Data entries
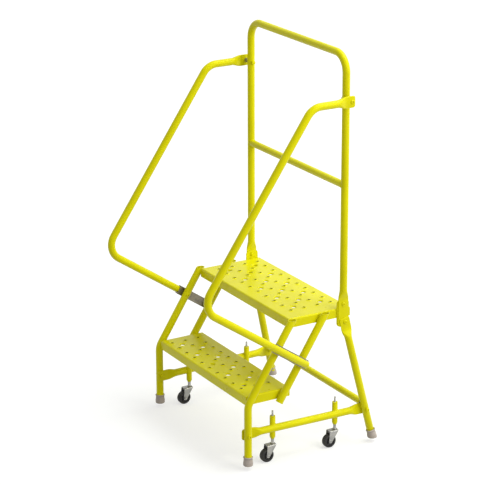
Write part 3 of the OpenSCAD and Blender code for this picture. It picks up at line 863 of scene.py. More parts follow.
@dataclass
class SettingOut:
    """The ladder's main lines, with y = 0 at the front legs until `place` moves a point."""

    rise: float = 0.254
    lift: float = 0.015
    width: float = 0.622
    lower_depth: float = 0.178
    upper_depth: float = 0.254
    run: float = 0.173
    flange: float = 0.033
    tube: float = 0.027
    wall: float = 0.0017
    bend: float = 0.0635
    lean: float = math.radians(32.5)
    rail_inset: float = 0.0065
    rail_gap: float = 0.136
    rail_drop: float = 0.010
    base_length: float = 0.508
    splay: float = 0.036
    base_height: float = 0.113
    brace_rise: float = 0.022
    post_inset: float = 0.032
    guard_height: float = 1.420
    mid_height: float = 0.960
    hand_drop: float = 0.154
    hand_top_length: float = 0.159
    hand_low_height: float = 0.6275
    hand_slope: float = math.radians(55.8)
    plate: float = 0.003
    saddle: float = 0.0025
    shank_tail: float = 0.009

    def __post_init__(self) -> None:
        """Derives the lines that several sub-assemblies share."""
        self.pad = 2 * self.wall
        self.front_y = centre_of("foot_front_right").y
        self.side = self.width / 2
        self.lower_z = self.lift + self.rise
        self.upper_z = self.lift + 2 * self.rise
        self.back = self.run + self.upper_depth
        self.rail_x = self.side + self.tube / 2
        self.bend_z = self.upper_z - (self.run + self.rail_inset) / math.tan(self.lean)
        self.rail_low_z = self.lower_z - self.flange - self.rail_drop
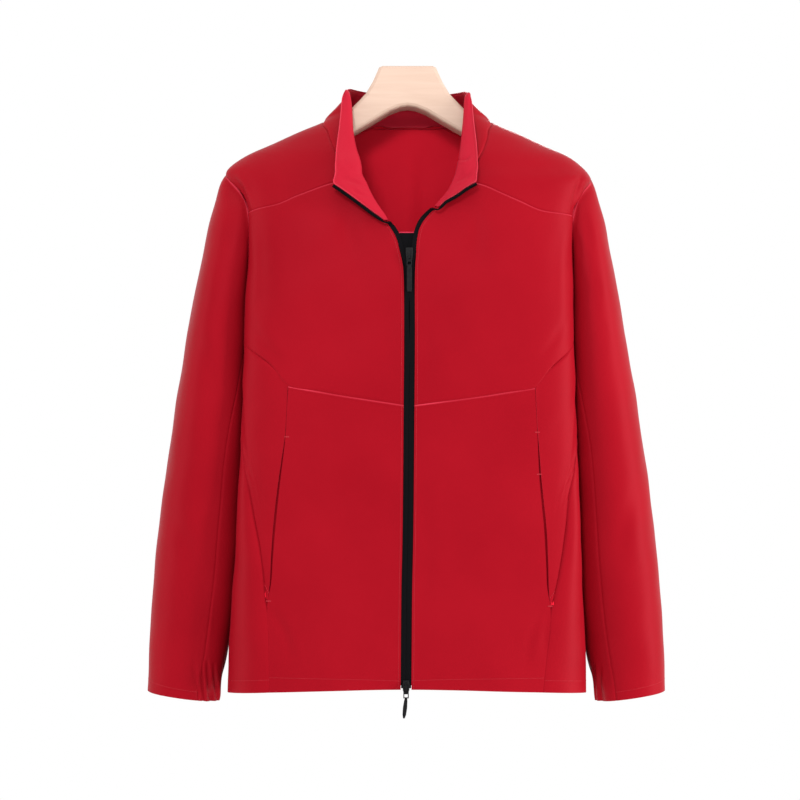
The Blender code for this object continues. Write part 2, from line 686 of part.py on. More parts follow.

WRITTEN EXERCISE:
Lines from the start of the material above through the line containing "main lines, with" are to be duplicated exactly, and only those.

WORKED ANSWER:
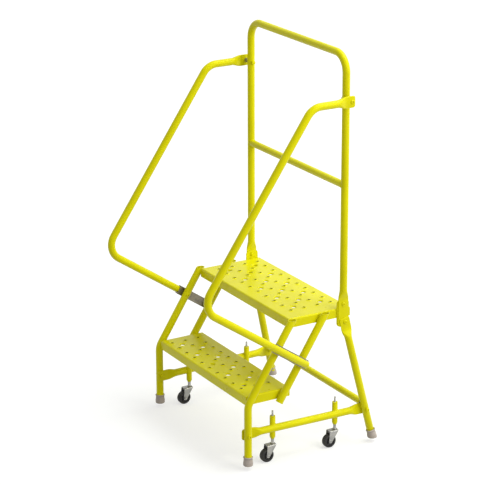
Write part 3 of the OpenSCAD and Blender code for this picture. It picks up at line 863 of scene.py. More parts follow.
@dataclass
class SettingOut:
    """The ladder's main lines, with y = 0 at the front legs until `place` moves a point."""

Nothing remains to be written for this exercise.